Dilma disse também que seu governo foi alvo de “incessante sabotagem” dos opositores, a quem responsabiliza pela criação de um “estado permanente de instabilidade política, impedindo a recuperação da economia com um único objetivo: tomar à força o que não conquistaram nas urnas”. Dilma quer fazer acreditar que a corrupção entranhada na administração pública, os dois anos de recessão, o desemprego que atinge mais de 10 milhões de trabalhadores, a alta da inflação, a perda de credibilidade internacional e o rombo nas contas públicas não são resultado de sua inépcia, mas de uma conspirata da oposição para derrubá-la.

Por fim, Dilma, a exemplo do que fizera Fernando Collor de Mello quando sofreu impeachment, em 1992, queixou-se da “dor da traição”, referindo-se, é claro, a Temer. Collor creditou seu afastamento a um “complô” dos deputados que antes o apoiavam, e não ao formidável escândalo de corrupção que protagonizou. Do mesmo modo, Dilma entende que está sendo afastada não pela série de crimes de responsabilidade que cometeu – e aqui nem se está falando da rombuda corrupção em seu governo e em seu partido –, mas sim porque seu vice tramou para tomar dela o poder.

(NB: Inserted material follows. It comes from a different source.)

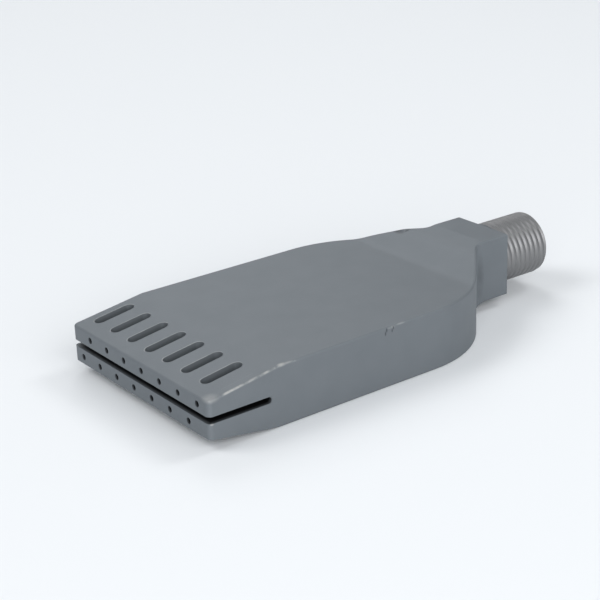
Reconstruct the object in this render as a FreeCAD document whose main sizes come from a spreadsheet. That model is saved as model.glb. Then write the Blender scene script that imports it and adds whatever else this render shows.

No entanto, do mesmo modo que Collor traiu os que confiaram a ele a honra de ser o primeiro presidente eleito pelo voto direto depois do regime militar, é Dilma quem trai os milhões de eleitores que acreditaram em suas promessas de prosperidade e bem-estar social. O impeachment, portanto, é e continuará a ser a punição adequada para quem fez da irresponsabilidade e da burla um método de governo.